I recall almost nine years ago being in a classroom in a course on Aristotle, as an observer. After twenty minutes of discussion in which the students were discussing a key idea, I raised my hand. "No one has defined the term yet, and definitions precede discussion." The professor agreed, stopped the discussion and suggested to the class that the real definition by Aristotle himself had to be the starting place for any work on the idea.

Definitions mean something. The word Incarnation means something specific. The word mercy, or the word justice denote something. Connotations follow denotations.

The word Trinity means something specific, as do the words male and female, or life and death.

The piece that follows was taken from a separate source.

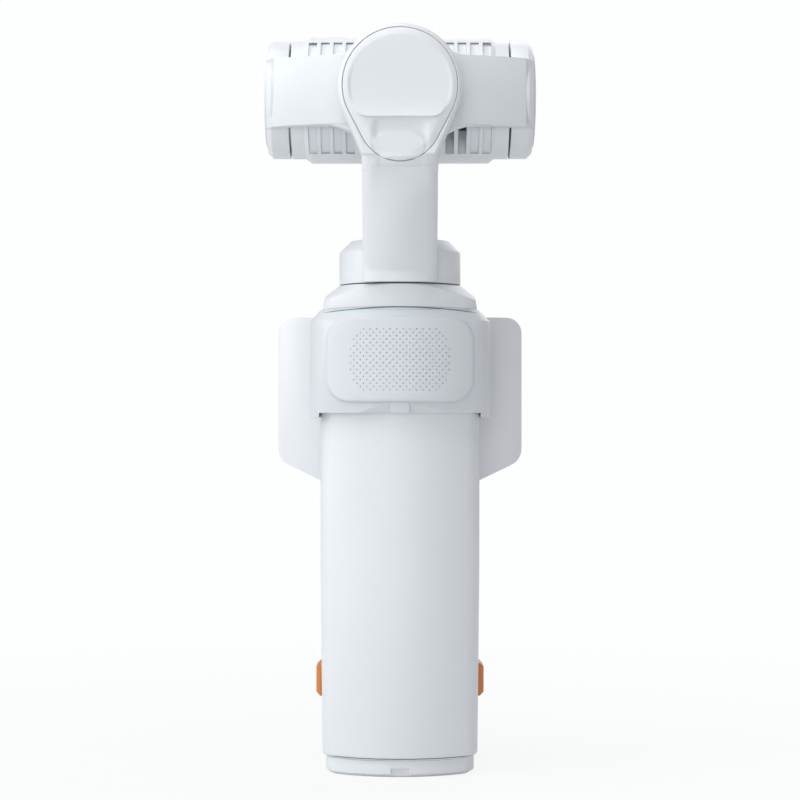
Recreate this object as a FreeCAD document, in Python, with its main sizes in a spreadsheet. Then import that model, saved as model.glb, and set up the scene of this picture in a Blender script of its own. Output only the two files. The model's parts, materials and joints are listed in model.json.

When key definitions become lost, forgotten, or ignored, chaos results.

Too many Catholics in the pew simply do not know doctrines, dogmas, definitions give to us by God through Scripture and Tradition. Basic definitions and even more complicated ones seems to be overlooked in favor of "personal interpretations".

To be a Catholic means something. We define ourselves, hopefully, as Catholics, a word which has a definition.

Catholic, with a capital "C" means being a member of the Catholic Church. Membership connotes active participation in something. If one buys a membership to a gym and never goes to work out, one may call one's self a "member" but the definition has been changed to mean either financially or legally a member, but not a member who is working out, exercising three days a week, or uses the facilities in a regular manner.

"Yes, I am a member of ...., but I have not been to work out in a year" indicates that a person simply is not interested, or committed to exercise.

Definitions mean something.

"I am a contracepting Catholic" or "As a Catholic, I support same sex marriage" seem to be phrases which change the definition of Catholic, just like the woman who tells me that she is a member of the .....Club, but she never uses the pool, never works out, never has a party in the clubhouse and so on.

Until we take definitions seriously, definitions such as marriage, confusion will reign supreme.

Language must be precise to be a useful means of communication. And, the Catholic Church has precise definitions for almost anything one can imagine.

When we call Christ "The Word of God", we mean that He is the specific Logos which is God's Will in the world. He is God, a Divine Person, which is the ancient meaning of Logos. The Word made Flesh means that Christ is Incarnated. He is the Revelation of God to the material world.

Definitions mean something. And, we can be assured, by looking towards the Teaching Magisterium of the Church, that we are getting the correct, God-given definitions, given to the Church for our salvation. To change definitions of grace, salvation, and sacrament spells danger for the Catholic.